See The Rare Cosmic Collision Caught By The Hubble Telescope

By Brian Williams | Updated

hubble images telescope

Chalk another one up in the “things we thought we knew” column. Deep inside the Tarantula Nebula, what has long been thought to be one gigantic star cluster was found to actually be two different star clusters colliding. Think of it as something like a cosmic traffic accident. Only you wouldn’t be walking away from this one.

The discovery was made only using Hubble data gathered back in 2009, proving yet again that astronomers have more data than they know what to do with.

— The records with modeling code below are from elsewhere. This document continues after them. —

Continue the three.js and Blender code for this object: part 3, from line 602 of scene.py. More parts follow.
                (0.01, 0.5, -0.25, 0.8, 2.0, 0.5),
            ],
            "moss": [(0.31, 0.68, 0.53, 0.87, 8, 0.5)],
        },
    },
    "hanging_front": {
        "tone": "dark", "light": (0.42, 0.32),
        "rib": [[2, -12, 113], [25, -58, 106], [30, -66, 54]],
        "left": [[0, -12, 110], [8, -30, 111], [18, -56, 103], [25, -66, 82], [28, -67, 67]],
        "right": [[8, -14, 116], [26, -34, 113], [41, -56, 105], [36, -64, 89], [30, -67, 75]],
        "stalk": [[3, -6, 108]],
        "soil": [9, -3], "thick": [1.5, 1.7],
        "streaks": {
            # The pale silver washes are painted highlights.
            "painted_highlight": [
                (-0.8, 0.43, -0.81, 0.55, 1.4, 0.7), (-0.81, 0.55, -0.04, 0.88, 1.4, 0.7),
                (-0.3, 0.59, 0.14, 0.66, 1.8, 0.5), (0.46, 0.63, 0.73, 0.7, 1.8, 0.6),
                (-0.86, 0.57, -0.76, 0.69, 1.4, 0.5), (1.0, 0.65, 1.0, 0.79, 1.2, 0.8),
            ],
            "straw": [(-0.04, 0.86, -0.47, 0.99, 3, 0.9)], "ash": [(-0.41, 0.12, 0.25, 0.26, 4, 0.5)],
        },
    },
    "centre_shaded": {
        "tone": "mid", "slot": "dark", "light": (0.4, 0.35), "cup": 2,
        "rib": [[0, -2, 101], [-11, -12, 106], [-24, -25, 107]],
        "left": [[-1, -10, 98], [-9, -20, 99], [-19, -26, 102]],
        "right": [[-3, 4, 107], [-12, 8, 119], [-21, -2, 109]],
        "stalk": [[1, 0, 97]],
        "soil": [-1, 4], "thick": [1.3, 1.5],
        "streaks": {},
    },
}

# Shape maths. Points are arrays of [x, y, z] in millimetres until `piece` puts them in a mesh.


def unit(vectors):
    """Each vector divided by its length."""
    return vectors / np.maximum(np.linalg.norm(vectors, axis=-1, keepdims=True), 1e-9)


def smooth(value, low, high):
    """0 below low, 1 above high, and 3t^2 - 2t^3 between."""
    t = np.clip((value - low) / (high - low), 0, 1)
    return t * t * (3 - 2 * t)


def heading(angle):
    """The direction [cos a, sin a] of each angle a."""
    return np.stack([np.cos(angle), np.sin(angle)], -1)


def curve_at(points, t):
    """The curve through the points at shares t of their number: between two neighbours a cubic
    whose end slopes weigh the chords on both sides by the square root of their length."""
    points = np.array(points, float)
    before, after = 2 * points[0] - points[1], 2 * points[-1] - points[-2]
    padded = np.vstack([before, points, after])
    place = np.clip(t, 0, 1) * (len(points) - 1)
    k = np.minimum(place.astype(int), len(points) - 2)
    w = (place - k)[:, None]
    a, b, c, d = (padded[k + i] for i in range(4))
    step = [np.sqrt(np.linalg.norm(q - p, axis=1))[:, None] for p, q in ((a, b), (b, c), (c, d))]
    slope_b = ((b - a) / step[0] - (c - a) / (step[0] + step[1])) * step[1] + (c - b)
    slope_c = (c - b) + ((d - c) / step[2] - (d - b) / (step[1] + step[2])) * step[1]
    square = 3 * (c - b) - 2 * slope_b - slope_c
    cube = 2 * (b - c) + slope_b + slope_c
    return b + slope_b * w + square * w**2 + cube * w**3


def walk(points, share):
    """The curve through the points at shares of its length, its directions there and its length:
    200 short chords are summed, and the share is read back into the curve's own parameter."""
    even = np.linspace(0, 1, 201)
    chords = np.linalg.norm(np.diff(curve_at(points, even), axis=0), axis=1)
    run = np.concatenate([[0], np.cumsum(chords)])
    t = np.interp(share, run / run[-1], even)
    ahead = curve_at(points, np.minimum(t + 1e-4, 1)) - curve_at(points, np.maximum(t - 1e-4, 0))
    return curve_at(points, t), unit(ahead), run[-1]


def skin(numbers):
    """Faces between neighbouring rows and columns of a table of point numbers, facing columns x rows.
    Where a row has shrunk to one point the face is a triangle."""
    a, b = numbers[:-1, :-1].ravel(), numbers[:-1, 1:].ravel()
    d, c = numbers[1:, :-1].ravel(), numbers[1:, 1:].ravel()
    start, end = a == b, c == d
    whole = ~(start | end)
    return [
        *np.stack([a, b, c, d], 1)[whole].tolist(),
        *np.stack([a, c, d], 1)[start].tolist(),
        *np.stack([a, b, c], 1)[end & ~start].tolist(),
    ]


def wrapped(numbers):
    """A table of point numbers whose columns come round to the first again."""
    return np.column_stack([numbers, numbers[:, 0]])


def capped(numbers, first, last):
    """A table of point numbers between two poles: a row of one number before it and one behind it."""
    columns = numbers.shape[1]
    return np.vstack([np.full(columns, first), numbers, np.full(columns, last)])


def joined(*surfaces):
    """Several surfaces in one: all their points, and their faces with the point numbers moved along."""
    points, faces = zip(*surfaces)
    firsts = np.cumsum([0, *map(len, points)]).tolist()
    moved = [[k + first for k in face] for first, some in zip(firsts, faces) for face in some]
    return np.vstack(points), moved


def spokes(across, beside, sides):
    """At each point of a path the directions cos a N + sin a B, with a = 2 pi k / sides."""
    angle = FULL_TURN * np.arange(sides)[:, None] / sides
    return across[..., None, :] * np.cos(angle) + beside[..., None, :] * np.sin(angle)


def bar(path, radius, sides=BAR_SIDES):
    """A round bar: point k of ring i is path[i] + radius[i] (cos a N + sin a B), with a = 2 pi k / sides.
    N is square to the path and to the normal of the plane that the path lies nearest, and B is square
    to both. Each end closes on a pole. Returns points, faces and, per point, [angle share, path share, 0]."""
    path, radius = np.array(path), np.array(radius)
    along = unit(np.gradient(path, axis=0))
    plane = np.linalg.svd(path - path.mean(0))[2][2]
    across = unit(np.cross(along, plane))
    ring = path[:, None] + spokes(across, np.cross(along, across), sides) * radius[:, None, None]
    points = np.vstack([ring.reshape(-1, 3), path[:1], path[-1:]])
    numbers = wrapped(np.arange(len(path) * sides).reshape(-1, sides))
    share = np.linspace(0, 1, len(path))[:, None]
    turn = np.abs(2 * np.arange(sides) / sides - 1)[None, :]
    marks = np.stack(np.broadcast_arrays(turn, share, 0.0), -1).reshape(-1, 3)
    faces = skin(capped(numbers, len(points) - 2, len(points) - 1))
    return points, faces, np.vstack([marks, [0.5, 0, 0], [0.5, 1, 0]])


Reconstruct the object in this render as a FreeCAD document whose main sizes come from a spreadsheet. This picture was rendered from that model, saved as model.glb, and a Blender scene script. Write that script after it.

The Tarantula Nebula, also known as 30 Doradus, is a star-forming region inside our galactic neighbor, the Large Magellanic Cloud, that is situated about 170,000 light years from Earth.

It was in this region where Elena Sabbi of the Space Telescope Science Institute in Baltimore, Maryland and her team were looking for runaway stars (stars expelled at high velocities from their stellar nurseries).

The large number of high-velocity stars in the Tarantula Nebula makes it an ideal place to look for more.

During their survey, she noticed something strange about the cluster she was observing. Instead of the normal spherical shape one would expect, the cluster had an irregular shape that resembled the stretched-out profiles of two galaxies merging.

Further inspection revealed that one of the merging clusters was younger than the other, making their difference all the more apparent.

While an interesting discovery in its own right, the merging star clusters actually go a long way toward explaining the number of runaway stars in the Tarantula Nebula. Runaway stars are thought to be produced by a core collapse, a process in which heavier stars fall in towards the core of a cluster.

Then, as all the heavy stars meet in the middle, their interactions with each other flush them out of the cluster at high velocities like a cosmic toilet. The star cluster in question, known as R136, is far too young to have had its own core collapse, but smaller clusters undergo core collapse at a much faster rate.

If R136 swallowed up these smaller clusters after they had already undergone a core collapse, then that explains why there are an unusually large number of runaways in the Tarantula Nebula.

After this Hubble discovery, scientists were able to find more in the Tarantula Nebula when the James Webb Telescope began working. For starters, it captured a mosaic image of the Tarantula Nebula stretching 340 light-years across. It was also able to provide insights into the detailed structure and composition of the nebula’s gas and dust.